Libertarians should dare to be different
I was recently called an "intellectual pygmy" and a "shock jock" on Ilana Mercer's "Barely a Blog". I was held up as an example of what is wrong with libertarianism. Her main complaint was over my controversial "cannibalism column".
Upon reading her entry, I sat here and tried to see it from her perspective. I tried to think if I am doing more harm than good to the cause of individual liberty. If so, I need to be aware of that and stop it. If I am wrong, I want to know. Freedom is a lot more important than I am.
After reflecting I came to the conclusion that I can't be anyone other than myself. In these columns I write what I really think, from the perspective of who I really am. So, as I often do in cases like this, I wrote her directly. I try to be polite in all my correspondence, and she was very polite in her response to me. She almost apologized for the ad hominem comments.

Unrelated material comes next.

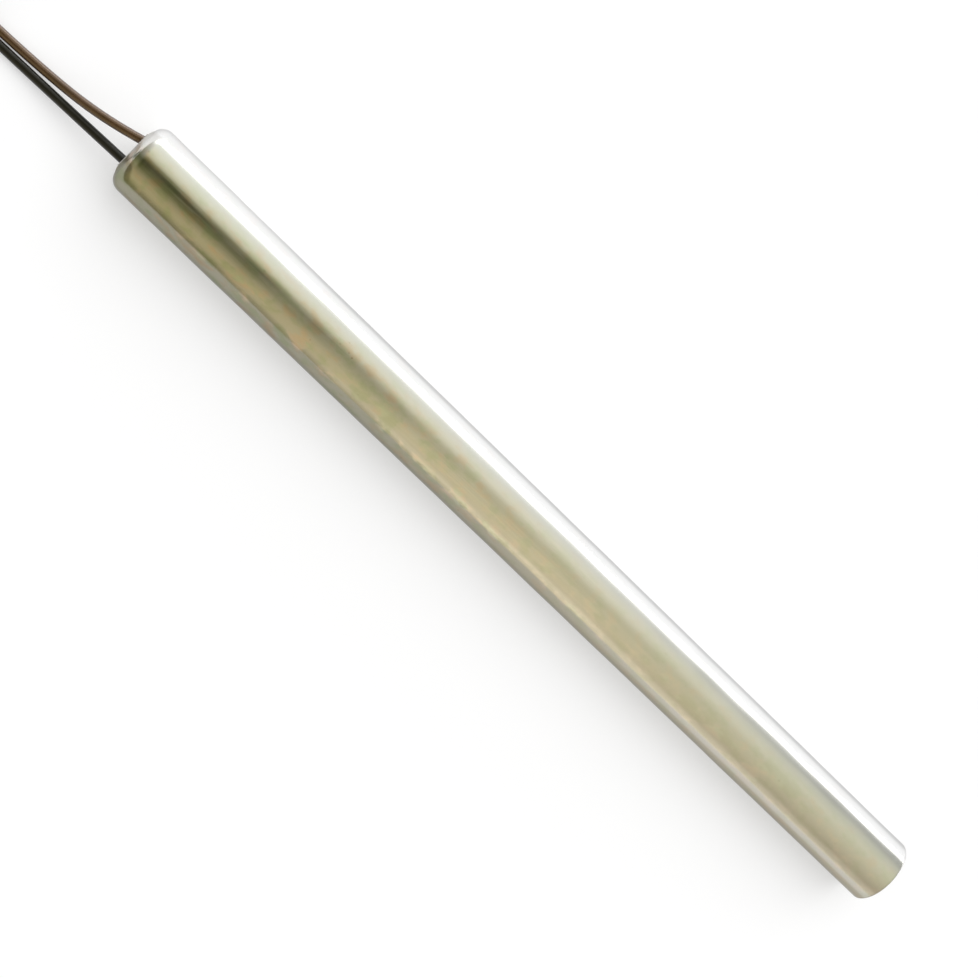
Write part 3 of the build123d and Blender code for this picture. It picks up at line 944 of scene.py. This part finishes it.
def ribbed_strap(half_width, half_y, half_z, thickness):
    """The tie's strap round its middle: a flat bar with round edges, carried along a rectangle in Y and Z.

    The rectangle has round corners. Teeth take a share off the bar's inner side on every other three steps.
    """
    bend_radius, step = 0.0007, 0.00008
    tooth_steps, tooth_share = 6, 0.1
    edge_share, toothed_share = 0.3, 0.8
    corners = [(half_y, -half_z), (half_y, half_z), (-half_y, half_z), (-half_y, -half_z)]
    outline = spread_evenly(rounded_profile(corners, [bend_radius] * 4, steps=9), longest=step)
    headings = unit(np.roll(outline, -1, axis=0) - np.roll(outline, 1, axis=0))
    outward = np.stack([headings[:, 1], -headings[:, 0]], axis=1)
    teeth = tooth_share * (np.cos(np.arange(len(outline)) * 2 * math.pi / tooth_steps) > 0)
    section = block_profile(half_width, thickness / 2, thickness * edge_share, steps=5)
    section = spread_evenly(section, longest=0.0003)
    inner_side = (section[:, 1] > 0) & (np.abs(section[:, 0]) < half_width * toothed_share)
    depth = section[None, :, 1] * np.where(inner_side[None, :], 1 - teeth[:, None], 1.0)
    across = outline[:, None, :] - depth[..., None] * outward[:, None, :]
    along = np.broadcast_to(section[None, :, 0, None], (*depth.shape, 1))
    return np.concatenate([along, across], axis=-1)


def locking_block(half_x, half_y, half_z):
    """The tie's head round its middle: slices across Y of a round rectangle, smaller towards both ends."""
    depths = np.array([-1, -1, -0.96, -0.86, -0.7, 0.6, 0.8, 0.93, 1.0, 1.0, 0.62, 0.6])[:, None]
    sizes = np.array([0.5, 0.86, 0.94, 0.98, 1.0, 1.0, 0.97, 0.92, 0.86, 0.58, 0.52, 0.3])[:, None]
    along, up = block_profile(half_x, half_z, radius=0.0005, steps=7).T
    across = np.broadcast_to(depths * half_y, (len(depths), len(along)))
    return np.stack([sizes * along, across, sizes * up], axis=-1)


class IGNITER_OT_tie(bpy.types.Operator):
    """Bind the hank's waist with a ribbed tie and its locking head"""

    bl_idname = "igniter.tie"
    bl_label = "Tie"

    def execute(self, context):
        strap = context.scene.igniter_leads.tie_thickness
        finish = context.scene.igniter_finish
        plastic = moulded_plastic("tie nylon", finish.tie, (0.34, 0.46), 0.000005, coat=0.15)
        head_overhang = 0.0004
        head_half_height = 0.0015
        half_x = (TIE_HIGH.x - TIE_LOW.x) / 2
        reach_y = -TIE_LOW.y
        centre = np.array([context.scene.igniter_hank.centre_x, 0.0, TIE_HIGH.z / 2])
        band = ribbed_strap(half_x - head_overhang, reach_y - strap / 2, TIE_HIGH.z / 2 - strap / 2, strap)
        link_surface("locking_tie", band + centre, True, plastic, "tie_plastic", "hank_tie")
        half_y = (TIE_HIGH.y - reach_y) / 2
        head = locking_block(half_x, half_y, head_half_height) + centre + [0.0, reach_y + half_y, 0.0]
        link_surface("locking_head", head, False, plastic, "tie_plastic", "hank_tie")
        return {"FINISHED"}


class IGNITER_OT_inner(bpy.types.Operator):
    """Give the sealed pieces inside the sheath their finishes"""

    bl_idname = "igniter.inner"
    bl_label = "Inner pieces"

    def execute(self, context):
        finish = context.scene.igniter_finish
        ceramic = fired_ceramic("white ceramic", finish.ceramic, (0.5, 0.68), 0.000008)
        magnesia = fired_ceramic("pressed magnesia", finish.magnesia, (0.8, 0.95), 0.00002)
        nickel = plain_metal("nickel rod", finish.nickel, 0.88, (0.24, 0.4), scale=500.0)
        plated = plain_metal("plated brass", finish.plated, 0.8, (0.22, 0.38), scale=800.0)
        copper = plain_metal("copper strands", finish.copper, 0.72, (0.28, 0.42), scale=1200.0)
        ribbon = plain_metal("resistance ribbon", finish.ribbon, 0.7, (0.36, 0.55), scale=900.0)
        brown = moulded_plastic("brown inner insulation", finish.brown, (0.35, 0.5), 0.000006)
        black = moulded_plastic("black inner insulation", finish.black, (0.35, 0.5), 0.000006)
        for material, names in (
            (ceramic, ["tip_insulator", "hot_core", "cold_core", "rear_bush"]),
            (magnesia, ["magnesia_fill"]),
            (ribbon, ["heating_coil"]),
            (nickel, ["long_pin", "short_pin"]),
            (plated, ["long_pin_barrel", "short_pin_barrel"]),
            (brown, ["brown_inner_lead"]),
            (black, ["black_inner_lead"]),
            (copper, ["brown_conductor", "black_conductor"]),
        ):
            for name in names:
                materials = frame["nodes"][name].data.materials
                materials.clear()
                materials.append(material)
        return {"FINISHED"}


# Stage


def studio_sky(fill):
    """An even fill for matt surfaces, and for what shines a room with bands of light round the X axis.

    The room is bright low on the +Y side, dim straight above the mouth and behind it, and warm elsewhere. It
    changes from one set of bands to the next with the direction's X.
    """
    world = bpy.data.worlds.new("studio")
    world.use_nodes = True
    tree = world.node_tree
    direction = add_node(tree, "ShaderNodeTexCoord").outputs["Generated"]
    along, aside, up = add_node(tree, "ShaderNodeSeparateXYZ", {0: direction}).outputs
    turn = math_node(tree, "MULTIPLY", math_node(tree, "ARCTAN2", aside, up), 180 / math.pi)
    over_mouth, over_middle, over_tip = [
        add_ramp(tree, turn, -180, 180, stops) for stops in (OVER_MOUTH, OVER_MIDDLE, OVER_TIP)
    ]
    behind = add_ramp(tree, aside, -1, 1, BEHIND_MOUTH)
    colour = over_mouth
    for start, end, following in ((0.03, 0.24, over_middle), (0.26, 0.46, over_tip), (-0.3, -0.8, behind)):
        colour = mixed_colour(tree, smooth_step(tree, along, start, end), colour, following)
    matt = add_node(tree, "ShaderNodeLightPath").outputs["Is Diffuse Ray"]
    lit = mixed_colour(tree, matt, colour, opaque((fill, fill, fill)))
    tree.links.new(lit, tree.nodes["Background"].inputs["Color"])
    return world


def seen_floor(stage):
    """A matt pale floor that is lifted a little wherever the camera, metal or glass sees it."""
    material, tree, shader, place = new_material("pale floor", 0.9)
    first, second = dimmed(stage.floor, 0.995), dimmed(stage.floor, 0.99)
    clouds = place_clouds(tree, place, 6.0, stage.floor, first, second)
    tree.links.new(clouds["Colour"], shader.inputs["Base Color"])
    path = add_node(tree, "ShaderNodeLightPath").outputs
    seen = math_node(tree, "MAXIMUM", path["Is Camera Ray"], path["Is Glossy Ray"])
    seen = math_node(tree, "MAXIMUM", seen, path["Is Transmission Ray"])
    shader.inputs["Specular IOR Level"].default_value = 0.0
    shader.inputs["Emission Color"].default_value = (1, 1, 1, 1)
    tree.links.new(math_node(tree, "MULTIPLY", seen, stage.floor_lift), shader.inputs["Emission Strength"])
    return material


class IGNITER_OT_stage(bpy.types.Operator):
    """Set up the floor, the lamp, the sky and the camera"""

    bl_idname = "igniter.stage"
    bl_label = "Stage"

    def execute(self, context):
        scene = context.scene
        stage = scene.igniter_stage
        half = 6.0
        mesh = bpy.data.meshes.new("floor")
        corners = [(-half, -half, 0), (half, -half, 0), (half, half, 0), (-half, half, 0)]
        mesh.from_pydata(corners, [], [(0, 1, 2, 3)])
        mesh.materials.append(seen_floor(stage))
        floor = bpy.data.objects.new("floor", mesh)
        scene.collection.objects.link(floor)

        towards_lamp = Vector((0.15, 0.7, 1.0))
        lamp = bpy.data.objects.new("key", bpy.data.lights.new("key", "SUN"))
        lamp.data.energy = stage.key_strength
        lamp.data.angle = stage.key_angle
        lamp.rotation_euler = towards_lamp.to_track_quat("Z", "Y").to_euler()
        lamp.visible_glossy = False
        scene.collection.objects.link(lamp)
        scene.world = studio_sky(stage.fill)

        tilt, roll = stage.camera_tilt, stage.camera_roll
        forward = Vector((math.sin(tilt), 0, -math.cos(tilt)))
        along = Vector((math.cos(tilt), 0, math.sin(tilt)))
        across = Vector((0, 1, 0))
        right = along * math.cos(roll) + across * math.sin(roll)
        up = across * math.cos(roll) - along * math.sin(roll)
        camera = bpy.data.objects.new("camera", bpy.data.cameras.new("camera"))
        place = Vector((MOUTH_X, stage.camera_side, AXIS_HEIGHT + stage.camera_height))
        camera.matrix_world = Matrix.Translation(place) @ Matrix((right, up, -forward)).transposed().to_4x4()
        camera.data.sensor_width = 36.0
        camera.data.lens = camera.data.sensor_width * stage.lens_pixels / IMAGE_SIZE
        camera.data.clip_start = 0.01
        camera.data.clip_end = 10.0
        scene.collection.objects.link(camera)
        scene.camera = camera
        scene.view_settings.view_transform = "Standard"
        return {"FINISHED"}


class IGNITER_PT_pieces(bpy.types.Panel):
    """The igniter's pieces and their settings"""

    bl_label = "Igniter"
    bl_idname = "IGNITER_PT_pieces"
    bl_space_type = "VIEW_3D"
    bl_region_type = "UI"
    bl_category = "Igniter"

    def draw(self, context):
        for operator in OPERATORS:
            self.layout.operator(operator.bl_idname)
        for name, kind in SETTINGS.items():
            box = self.layout.box()
            settings = getattr(context.scene, name)
            for field in kind.__annotations__:
                box.prop(settings, field)


SETTINGS = {
    "igniter_sheath": SheathSettings,
    "igniter_leads": LeadSettings,
    "igniter_hank": HankSettings,
    "igniter_finish": FinishSettings,
    "igniter_stage": StageSettings,
}
OPERATORS = (
    IGNITER_OT_sheath,
    IGNITER_OT_tip,
    IGNITER_OT_seal,
    IGNITER_OT_tie,
    IGNITER_OT_ferrules,
    IGNITER_OT_leads,
    IGNITER_OT_inner,
    IGNITER_OT_stage,
)
CLASSES = (*SETTINGS.values(), *OPERATORS, IGNITER_PT_pieces)


def register():
    for kind in CLASSES:
        bpy.utils.register_class(kind)
    for name, kind in SETTINGS.items():
        setattr(bpy.types.Scene, name, PointerProperty(type=kind))


def unregister():
    for name in SETTINGS:
        delattr(bpy.types.Scene, name)
    for kind in reversed(CLASSES):
        bpy.utils.unregister_class(kind)


def main():
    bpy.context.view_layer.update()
    register()
    bpy.ops.igniter.sheath()
    bpy.ops.igniter.tip()
    bpy.ops.igniter.seal()
    bpy.ops.igniter.tie()
    bpy.ops.igniter.ferrules()
    bpy.ops.igniter.leads()
    bpy.ops.igniter.inner()
    bpy.ops.igniter.stage()


if __name__ == "__main__":
    main()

In her reply Ms. Mercer claimed that "my kind" of "shock jock opinions" are more "conventional and unthreatening" to most libertarians than are her opinions. From my perspective, and based upon years of hate-mail, I don't believe that is true. But, if it were true, why would that be?
Maybe because a difference that makes no difference is not a difference. If your "alternative" to the rampant statism that infects the earth today is indistinguishable from the status quo, why would anyone bother changing sides? If the difference is only a matter of degree, and not a fundamental rejection of statist coercion and control, is that really a difference? I am not assuming any opinions or motivations for Ms. Mercer in particular. I am not enlightened about her opinions on any issues, but I do know where so many "libertarians" balk when discussing liberty.
If you see nothing wrong with national borders enforced by government; if you see nothing wrong with taxation as a concept; if you don't recognize aggressive war (the business of the state) as murder on a massive scale; if you accept that government has the authority to do things that you or I can not do, then what is the difference from any Demopublican out there? If you don't accept that the philosophy of non-aggression applies to ALL individuals, including those employed by the state, what is your line-in-the-sand? I'm not aiming any of these remarks at Ms. Mercer, as I don't really know, but otherwise, why would her opinions not be as popular among those who hunger for real liberty as they might otherwise be? Those who believe in the legitimacy of the state are unlikely to embrace any real limits on their god and probably will not ever support liberty over the state in any substantive way. So, why cater to them?